Jonos introduced their first computer compatible with the IBM PC in around March 1984. Called the Jonos 2150i, it featured an Intel 8088 and was optioned with either dual 3.5-inch floppy drives, dual 360-KB 5.25-inch floppy drives, or dual 1.2-MB 5.25-inch floppy drives. With a case made from rugged steel and weighing 31 lb, PC World remarked that it was "the B-17 of portable computers".

===Rebranding and dissolution (1987–1992)===
In June 1987, C. Norman Campbell, Jonos' vice president of engineering, acquired the company from Amos and reincorporated it as Netcom Research, Inc., in Fountain Valley, California. As Netcom, the company initially produced workstations based on the 80286, i386, and i486 processors from Intel. In July 1989, Netcom Research was acquired by the Phoenix Group, an investment company founded by Chuck Missler and based in Newport Beach, for less than $100,000. Netcom's first products under Phoenix's control were LAN expansion cards for the IBM PC and compatibles. In late September 1989, Netcom landed a $49 million contract to sell the company's LAN products through an international distributor.
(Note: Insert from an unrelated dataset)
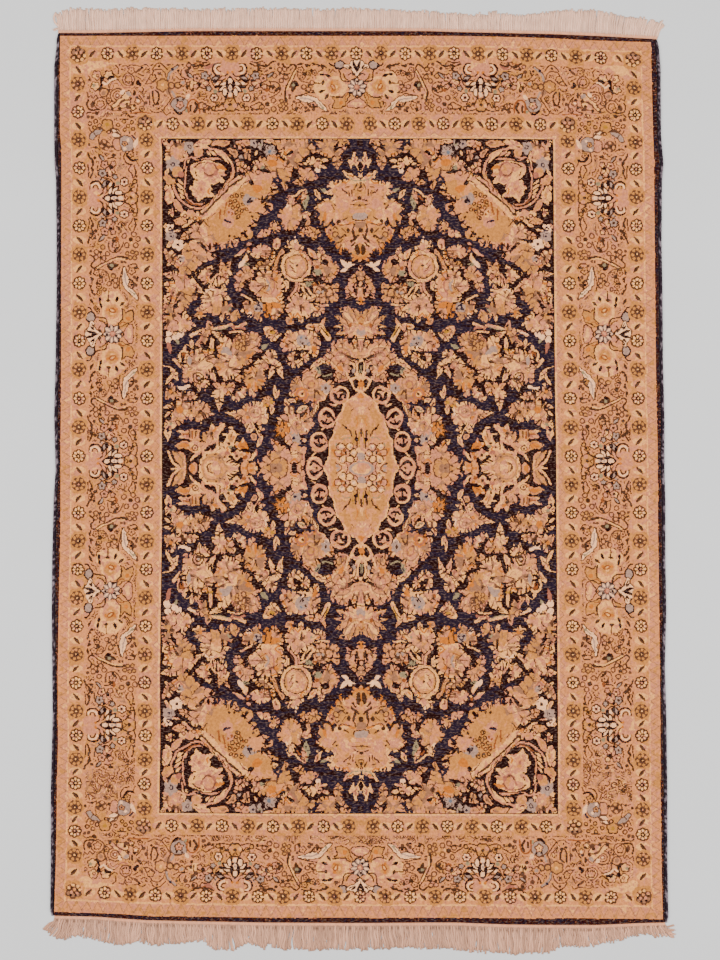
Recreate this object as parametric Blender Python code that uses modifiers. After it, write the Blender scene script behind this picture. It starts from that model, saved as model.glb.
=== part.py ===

In September 1989, Phoenix received worldwide attention when it signed a contract with the Soviet Union to provide the latter with three million personal computers in Soviet classrooms and three million more PCs in Soviet businesses. Netcom Research, as well as Phoenix's other computer manufacturing subsidiary, American P.C. Corporation, were to manufacture the computers; as well, Phoenix was to invest in the raising of computer factories in the Soviet Union, using Netcom and American P.C. as models. In April 1990, however, the Soviets cancelled the deal after becoming aware of Phoenix's tight cash reserves. Netcom Research filed for Chapter 11 bankruptcy in November 1990, followed by Phoenix themselves in December 1990. Netcom dissolved completely in 1992.